Ian Francis speaking. Photo provided.

Flatpack’s preferred option for the Electric would see the 1930s auditorium restored as the venue’s main screen, with a basement bar/restaurant and additional screening room. There would also be a third-floor extension built as an event and co-working space, complete with a part-time third screen. Mod cons would be plentiful: step-free access throughout the building, “modern, compliant toilet numbers” and better ventilation and insulation. The showstopper would be the removal of modern partitions and suspended ceilings to reveal the gorgeous historic detail of the building, like a 1930s proscenium arch that frames the stage. All this would cost at least £10m, which Francis says will be raised from investors and the public.

He’s pragmatic about the need for the venue to make a profit, including hospitality and space that can be rented out. “It can’t be solely reliant on selling tickets for films because we know that’s a difficult market at the moment," he says. “We’d have to have other levers to pull.

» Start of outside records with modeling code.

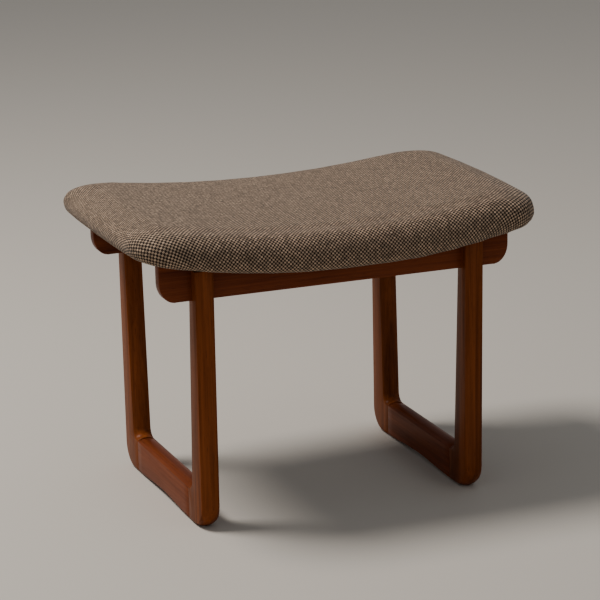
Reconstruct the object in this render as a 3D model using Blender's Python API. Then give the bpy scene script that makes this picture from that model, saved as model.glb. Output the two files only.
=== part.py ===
"""Upholstered saddle stool on two wooden sled frames, as an assembly of separate pieces.

Metres, +Z up, X along the length of the seat, origin on the floor below the middle of the seat.
"""
import math

import bmesh
import bpy
from mathutils import Vector

# Driving dimensions
GAP = 0.0003                # clearance between pieces that touch

FRAME_OUTER_X = 0.208       # outer face of each sled frame
FRAME_THICK = 0.026         # frame timber across X
EDGE_CROWN = 0.005          # how far the rounded edges of the frame timber swell
FOOT_BASE = 0.003           # lower edge of the flat side faces; the underside swells to the floor
FOOT_JOINT_Y = 0.108        # plane where a foot meets its floor rail
FOOT_HEIGHT = 0.0467        # upper edge of the flat side faces of the foot and the floor rail
FOOT_CORNER = 0.031         # rounded outer corner of a foot
FOOT_FILLET = 0.014         # inner fillet between foot and leg
LEG_INNER_LOW = 0.1222      # inner edge of a leg's flat face, at the floor and at the apron
LEG_INNER_HIGH = 0.1376
LEG_OUTER_LOW = 0.1604      # outer edge of a leg's flat face, at the floor and at the apron
LEG_OUTER_HIGH = 0.1626
RAIL_ARCH = 0.0045          # rise of the floor rail's underside at its middle

APRON_BOTTOM = 0.3187
APRON_FRONT = 0.1486        # outer plane of each apron
APRON_THICK = 0.016
APRON_HALF = 0.2525         # half length of an apron
APRON_END_RADIUS = 0.019    # rounded lower corner, which starts above a slow rise
APRON_END_RISE = 0.0095
NOTCH_INNER = 0.100         # how far in the notch at a leg's top is cut

CROSS_RAIL_X = 0.150
CROSS_RAIL_WIDTH = 0.022
CROSS_RAIL_BOTTOM = 0.3215
CROSS_RAIL_CHAMFER = 0.001

SEAT_HALF_X = 0.2880        # outline of the upholstery at its widest line
SEAT_HALF_Y = 0.1810
SEAT_CORNER = 0.040
SEAT_BOW_X = 0.0070         # how far the ends and the long sides curve outward
SEAT_BOW_Y = 0.0140
SEAT_BOTTOM = 0.3485        # underside of the seat at its lowest line, the middle
SEAT_RISE = 0.0345          # how much higher the seat is at its ends
SEAT_THICK = 0.0500
SEAT_END_THIN = 0.10        # share of the thickness lost towards the ends
SEAT_CROWN = 0.0045
SIDE_ROUND = 0.028          # rounding of the top edge along the sides and across the ends
END_ROUND = 0.068
CREST_CORNER = 0.022        # corner radius of the outline where the top rounding begins
SIDE_WIDEST = 0.24          # height of the widest line, as a share of the thickness
END_WIDEST = 0.34
UNDER_TUCK = 0.010          # how far the upholstery tucks in below its widest line

COVER_THICK = 0.0012
LINING_THICK = 0.0008
WRAP_WIDTH = 0.026          # fabric turned under the board
BOARD_INSET = 0.014
BOARD_THICK = 0.009

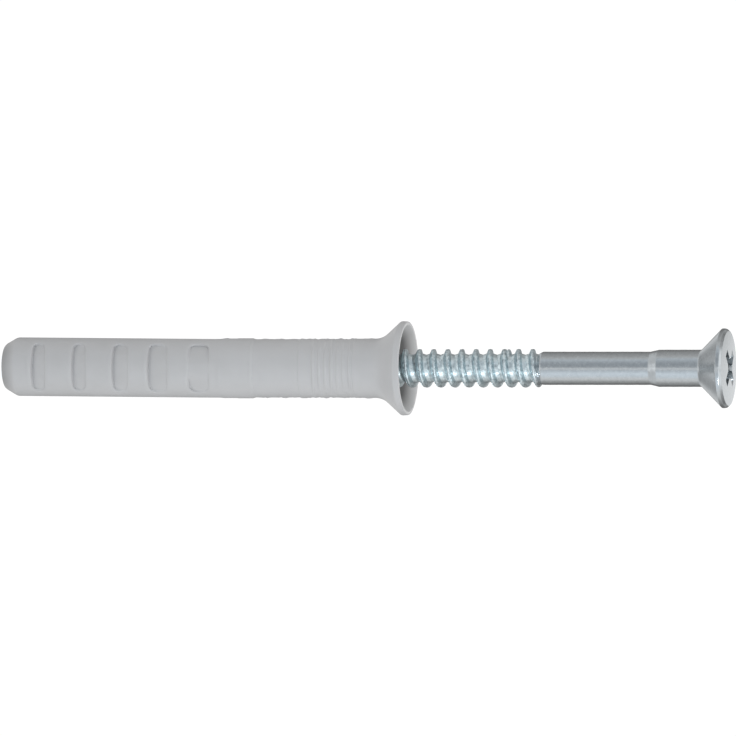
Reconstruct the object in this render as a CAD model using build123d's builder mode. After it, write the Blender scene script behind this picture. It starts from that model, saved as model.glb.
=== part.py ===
from build123d import *
import os

# Hammer-set wall anchor: a plastic frame plug with two expansion legs, and the nail screw that
# is driven into its bore.
#
# The anchor's axis is X. The legs reach into the wall, towards -X, and the nail's head stands
# out of it, towards +X. The origin is on the axis, where the plug's straight shank meets the
# underside of the countersunk collar. The slit between the legs lies in the XZ plane, so the
# front leg opens towards -Y and the back leg towards +Y. All sizes are in millimetres.

os.makedirs("parts", exist_ok=True)

# Plug: the straight shank that fills the drilled hole
SHANK_RADIUS = 4.0
PLUG_TIP_X = -51.0
TIP_RADIUS = 2.98
TIP_TAPER_LENGTH = 1.75
LEG_ROOT_X = -18.6
BAND_START_X = -22.3
BAND_END_X = -16.2
BAND_RADIUS = 4.06
TUBE_END_X = -9.7
TUBE_RADIUS = 3.94
NECK_RADIUS = 3.98

# Plug: circumferential grip ribs on the neck
RIB_COUNT = 7
RIB_PITCH = 0.84
RIB_RADIUS = 4.05
RIB_BASE_WIDTH = 0.5
RIB_FLANK_ANGLE = 60
RIB_ROOT_DEPTH = 0.1
RIBS_START_X = -7.95
RIBS_END_X = -2.05

# Plug: collar and its funnel mouth
FLARE_START_X = 0.4
FLARE_RADIUS = 3.0
COUNTERSINK_ANGLE = 45
COLLAR_RADIUS = 6.35
COLLAR_RIM_X = 4.8
RIM_EDGE_FILLET = 0.15
FUNNEL_RADIUS = 5.875
BORE_RADIUS = 2.72

# Legs: the slit, and the channel that the nail wedges open. The channel drifts across the
# slit towards the tip, so that each leg swings out in step with the nail as the nail passes.
SLIT_WIDTH = 0.8
CHANNEL_RADIUS = 2.715
SPREAD_PER_TRAVEL = 0.000797
TRAVEL_TO_LEG_ROOT = 6.4
CHANNEL_OVERRUN = 1.0

# Legs: moulded pockets on the outer skin, from the tip towards the root
POCKET_EDGES_X = (-46.7, -41.1, -35.5, -30.55, -24.95)
POCKET_WIDTHS = (2.0, 2.05, 2.3, 2.85, 3.2)
POCKET_RAMPS = (0.15, 0.15, 0.15, 0.15, 1.1)
POCKET_HEIGHT = 6.3
POCKET_CORNER = 0.8
POCKET_DEPTH = 0.65

# Nail screw: point, core and thread
NAIL_TIP_X = -12.2
NAIL_TIP_RADIUS = 0.9
POINT_END_X = -10.9
CORE_RADIUS = 1.82
CORE_END_X = 23.3
THREAD_START_X = -10.2
THREAD_END_X = 22.9
THREAD_PITCH = 1.95
THREAD_RADIUS = 2.665
THREAD_BASE_WIDTH = 1.2
THREAD_CREST_WIDTH = 0.35
THREAD_ROOT_DEPTH = 0.1

# Nail screw: the two shanks and the countersunk head
THIN_SHANK_START_X = 23.8
THIN_SHANK_END_X = 38.1
THIN_SHANK_RADIUS = 2.235
THICK_SHANK_START_X = 39.6
THICK_SHANK_RADIUS = 2.5
HEAD_CONE_END_X = 48.2
HEAD_RADIUS = 5.37
HEAD_LAND_END_X = 48.6
HEAD_SHOULDER_X = 48.88
HEAD_SHOULDER_RADIUS = 5.2
HEAD_TOP_X = 49.15

# Nail screw: cross recess
RECESS_SPAN = 5.8
RECESS_FLOOR_SPAN = 2.4
RECESS_WING_WIDTH = 1.05
RECESS_WING_ANGLES = (45, 135)
RECESS_DEPTH = 2.4
RECESS_CORE_RADIUS = 1.15


def channel_offset(distance):
    """How far the channel's centre has drifted, at a distance from the leg's root."""
    return SPREAD_PER_TRAVEL * distance * (distance + TRAVEL_TO_LEG_ROOT)


# Sleeve: neck, grip ribs and countersunk collar, fixed in the wall
with BuildPart() as plug_sleeve:
    with BuildSketch(Plane.XZ) as sleeve_section:
        with BuildLine() as sleeve_outline:
            skin = Polyline(
                (LEG_ROOT_X, BORE_RADIUS),
                (LEG_ROOT_X, BAND_RADIUS),
                (BAND_END_X, BAND_RADIUS),
                (BAND_END_X, TUBE_RADIUS),
                (TUBE_END_X, TUBE_RADIUS),
                (TUBE_END_X, NECK_RADIUS),
                (RIBS_START_X, NECK_RADIUS),
                (RIBS_START_X, TUBE_RADIUS),
                (RIBS_END_X, TUBE_RADIUS),
                (RIBS_END_X, NECK_RADIUS),
                (FLARE_START_X, NECK_RADIUS),
            )
            flare = JernArc(skin @ 1, (1, 0), FLARE_RADIUS, COUNTERSINK_ANGLE)
            cone_rise = COLLAR_RADIUS - (flare @ 1).Y
            cone = PolarLine(flare @ 1, cone_rise, COUNTERSINK_ANGLE, length_mode=LengthMode.VERTICAL)
            mouth = Polyline(
                cone @ 1,
                (COLLAR_RIM_X, COLLAR_RADIUS),
                (COLLAR_RIM_X, FUNNEL_RADIUS),
                (COLLAR_RIM_X - (FUNNEL_RADIUS - BORE_RADIUS), BORE_RADIUS),
                (LEG_ROOT_X, BORE_RADIUS),
            )
        make_face()
    revolve(axis=Axis.X)
    with BuildSketch(Plane.XZ) as rib_sections:
        with Locations(((RIBS_START_X + RIBS_END_X) / 2, TUBE_RADIUS - RIB_ROOT_DEPTH)):
            with GridLocations(RIB_PITCH, 0, RIB_COUNT, 1):
                Trapezoid(
                    RIB_BASE_WIDTH,
                    RIB_RADIUS - TUBE_RADIUS + RIB_ROOT_DEPTH,
                    RIB_FLANK_ANGLE,
                    align=(Align.CENTER, Align.MIN),
                )
    revolve(axis=Axis.X)
    rim_edges = plug_sleeve.edges().filter_by(GeomType.CIRCLE).group_by(Axis.X)[-1]
    fillet(rim_edges.sort_by(SortBy.RADIUS)[-1], RIM_EDGE_FILLET)
plug_sleeve.part.label = "plug_sleeve"
export_step(plug_sleeve.part, "parts/plug_sleeve.step")

# The shape of the pockets: rings with a steep side towards the tip and a ramp towards the root,
# kept only where a rounded window on the leg's face lets the mould in
with BuildPart() as pocket_mould:
    with BuildSketch(Plane.XZ) as pocket_rings:
        for edge_x, width, ramp in zip(POCKET_EDGES_X, POCKET_WIDTHS, POCKET_RAMPS):
            with BuildLine():
                Polyline(
                    (edge_x, SHANK_RADIUS - POCKET_DEPTH),
                    (edge_x, SHANK_RADIUS + POCKET_DEPTH),
                    (edge_x + width + ramp, SHANK_RADIUS + POCKET_DEPTH),
                    (edge_x + width - ramp, SHANK_RADIUS - POCKET_DEPTH),
                    close=True,
                )
            make_face()
    revolve(axis=Axis.X)
    with BuildSketch(Plane.XZ) as pocket_windows:
        for edge_x, width in zip(POCKET_EDGES_X, POCKET_WIDTHS):
            with Locations((edge_x + width / 2, 0)):
                RectangleRounded(width, POCKET_HEIGHT, POCKET_CORNER)
    extrude(amount=SHANK_RADIUS + POCKET_DEPTH, mode=Mode.INTERSECT)

# Front leg: half of the slit shank, with the nail's channel inside and the pockets outside. Its
# skin swells slightly to meet the sleeve's raised band at the root
with BuildPart() as expansion_leg_front:
    with BuildSketch(Plane.XZ) as leg_section:
        with BuildLine():
            Polyline(
                (LEG_ROOT_X, 0),
                (LEG_ROOT_X, BAND_RADIUS),
                (BAND_START_X, SHANK_RADIUS),
                (PLUG_TIP_X + TIP_TAPER_LENGTH, SHANK_RADIUS),
                (PLUG_TIP_X, TIP_RADIUS),
                (PLUG_TIP_X, 0),
                close=True,
            )
        make_face()
    revolve(axis=Axis.X)
    split(bisect_by=Plane.XZ.offset(SLIT_WIDTH / 2), keep=Keep.TOP)
    leg_length = LEG_ROOT_X - PLUG_TIP_X
    channel_stations = (-CHANNEL_OVERRUN, leg_length / 2, leg_length + CHANNEL_OVERRUN)
    with BuildLine() as channel_path:
        ThreePointArc(*[(LEG_ROOT_X - station, channel_offset(station)) for station in channel_stations])
    with BuildSketch(Plane(origin=channel_path.line @ 0, z_dir=channel_path.line % 0)) as channel_section:
        Circle(CHANNEL_RADIUS)
    sweep(path=channel_path.line, mode=Mode.SUBTRACT)
    add(pocket_mould.part, mode=Mode.SUBTRACT)
expansion_leg_front.part.label = "expansion_leg_front"
export_step(expansion_leg_front.part, "parts/expansion_leg_front.step")

# Back leg: the front leg's mirror image
with BuildPart() as expansion_leg_back:
    mirror(expansion_leg_front.part, about=Plane.XZ)
expansion_leg_back.part.label = "expansion_leg_back"
export_step(expansion_leg_back.part, "parts/expansion_leg_back.step")

# Nail screw: turned body, helical thread and cross recess
with BuildPart() as nail_screw:
    with BuildSketch(Plane.XZ) as nail_section:
        with BuildLine() as nail_outline:
            side = Polyline(
                (NAIL_TIP_X, 0),
                (NAIL_TIP_X, NAIL_TIP_RADIUS),
                (POINT_END_X, CORE_RADIUS),
                (CORE_END_X, CORE_RADIUS),
                (THIN_SHANK_START_X, THIN_SHANK_RADIUS),
                (THIN_SHANK_END_X, THIN_SHANK_RADIUS),
                (THICK_SHANK_START_X, THICK_SHANK_RADIUS),
                (HEAD_CONE_END_X - (HEAD_RADIUS - THICK_SHANK_RADIUS), THICK_SHANK_RADIUS),
                (HEAD_CONE_END_X, HEAD_RADIUS),
                (HEAD_LAND_END_X, HEAD_RADIUS),
                (HEAD_SHOULDER_X, HEAD_SHOULDER_RADIUS),
            )
            dome_top = (HEAD_TOP_X, 0)
            dome = TangentArc(dome_top, side @ 1, tangent=(0, 1))
            Line(dome_top, side @ 0)
        make_face()
    revolve(axis=Axis.X)
    thread_length = THREAD_END_X - THREAD_START_X
    with BuildLine() as thread_path:
        helix = Helix(THREAD_PITCH, thread_length, CORE_RADIUS, (THREAD_START_X, 0, 0), (1, 0, 0))
    radial = (helix @ 0) - Vector(THREAD_START_X, 0, 0)
    with BuildSketch(Plane(origin=helix @ 0, x_dir=radial, z_dir=helix % 0)) as thread_section:
        with BuildLine():
            Polyline(
                (-THREAD_ROOT_DEPTH, -THREAD_BASE_WIDTH / 2),
                (THREAD_RADIUS - CORE_RADIUS, -THREAD_CREST_WIDTH / 2),
                (THREAD_RADIUS - CORE_RADIUS, THREAD_CREST_WIDTH / 2),
                (-THREAD_ROOT_DEPTH, THREAD_BASE_WIDTH / 2),
                close=True,
            )
        make_face()
    sweep(path=helix, is_frenet=True)
    for wing_angle in RECESS_WING_ANGLES:
        with BuildSketch(Plane.XY.rotated((wing_angle, 0, 0))) as wing_section:
            with BuildLine():
                Polyline(
                    (HEAD_TOP_X, -RECESS_SPAN / 2),
                    (HEAD_TOP_X, RECESS_SPAN / 2),
                    (HEAD_TOP_X - RECESS_DEPTH, RECESS_FLOOR_SPAN / 2),
                    (HEAD_TOP_X - RECESS_DEPTH, -RECESS_FLOOR_SPAN / 2),
                    close=True,
                )
            make_face()
        extrude(amount=RECESS_WING_WIDTH / 2, both=True, mode=Mode.SUBTRACT)
    with BuildSketch(Plane.YZ.offset(HEAD_TOP_X)) as recess_core:
        Circle(RECESS_CORE_RADIUS)
    extrude(amount=-RECESS_DEPTH, mode=Mode.SUBTRACT)
nail_screw.part.label = "nail_screw"
export_step(nail_screw.part, "parts/nail_screw.step")
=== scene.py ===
import math

import bmesh
import bpy
import numpy as np
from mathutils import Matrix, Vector


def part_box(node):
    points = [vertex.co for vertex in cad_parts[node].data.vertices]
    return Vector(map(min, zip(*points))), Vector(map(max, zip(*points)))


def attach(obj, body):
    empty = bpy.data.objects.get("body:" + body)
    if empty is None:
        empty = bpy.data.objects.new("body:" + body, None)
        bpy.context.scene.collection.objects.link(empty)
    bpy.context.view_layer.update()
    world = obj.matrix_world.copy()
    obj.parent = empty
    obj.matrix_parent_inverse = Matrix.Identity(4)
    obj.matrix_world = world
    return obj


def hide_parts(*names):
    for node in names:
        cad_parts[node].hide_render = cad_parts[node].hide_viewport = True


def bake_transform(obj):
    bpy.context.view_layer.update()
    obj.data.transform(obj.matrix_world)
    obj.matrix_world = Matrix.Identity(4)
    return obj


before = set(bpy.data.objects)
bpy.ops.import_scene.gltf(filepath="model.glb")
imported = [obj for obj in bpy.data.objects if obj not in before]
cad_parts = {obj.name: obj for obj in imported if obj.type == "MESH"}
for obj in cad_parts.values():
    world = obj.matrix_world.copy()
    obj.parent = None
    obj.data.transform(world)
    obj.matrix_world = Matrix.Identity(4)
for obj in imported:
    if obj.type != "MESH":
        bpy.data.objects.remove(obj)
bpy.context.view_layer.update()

# The visible wall anchor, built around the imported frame. Lengths in this script are in
# millimetres until a mesh or a shader is made. The anchor's axis is X, with the plug's tip at -X
# and the nail's head at +X.
MM = 0.001


# ---------------------------------------------------------------- sizes, from the frame
def box_mm(node):
    """The lowest and highest corners of a CAD node, in millimetres."""
    low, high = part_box(node)
    return np.array(low) / MM, np.array(high) / MM


leg_low, leg_high = box_mm("expansion_leg_front")
_, sleeve_high = box_mm("plug_sleeve")
nail_low, nail_high = box_mm("nail_screw")

TIP_X = leg_low[0]
ROOT_X = leg_high[0]
HINGE_R = -leg_low[1]  # the legs' hinge lines lie on their outermost skin
RIM_X = sleeve_high[0]
COLLAR_R = sleeve_high[2]
NAIL_TIP_X = nail_low[0]
NAIL_TOP_X = nail_high[0]

# Plug: neck and collar
BORE_R = 2.72
SKIN_R = 4.0  # the straight shank
BAND_X = (-20.7, -16.15)  # the raised band over the legs' roots
BAND_R = 4.06
TUBE_R = 3.93  # the neck between its raised parts
STEP_X = -9.65  # where the neck steps up, before the ribs
NECK_R = 3.985
RIB_COUNT = 7
RIB_PITCH = 0.84
RIB_FIRST_X = -7.56
RIB_R = 4.06
RIB_WIDTH = 0.5
RIB_CREST = 0.14  # the flat top's width
RIB_END_X = -2.0
RIB_BOW = 0.45  # how far ribs and steps lean back on their way to the parting line
FLARE_X = 0.4  # where the collar begins to flare
FUNNEL_R = 5.875  # at the funnel's mouth
FLASH_WIDTH = 0.11
PARTING_DEGREES = (90.0, 270.0)
BURR_DEGREES = (180.0, 206.0)  # the part of the funnel's lip with the burrs
BURRS = (
    # degrees round the axis, half width in degrees, height
    (184.5, 1.4, 0.3),
    (194.0, 1.1, 0.24),
    (202.0, 1.6, 0.3),
)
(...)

If you want the building to thrive again, then you need to create those flexible spaces.”

I ask two experts what they think; David Rudlin, an architecture professor and government advisor on the New Towns programme, calls it a “great scheme”. As for Flatpack’s costings, a CEO of an arts venue in north west England, says it’s an “ambitious and well considered proposal by people who are making a serious effort,”. They do flag that its success would rest on favourable rent and a long-term lease, while fixed costs like business and utility rates might be coming in a little low. 

All in all, Flatpack has the seal of approval: except from the actual company who owns the joint.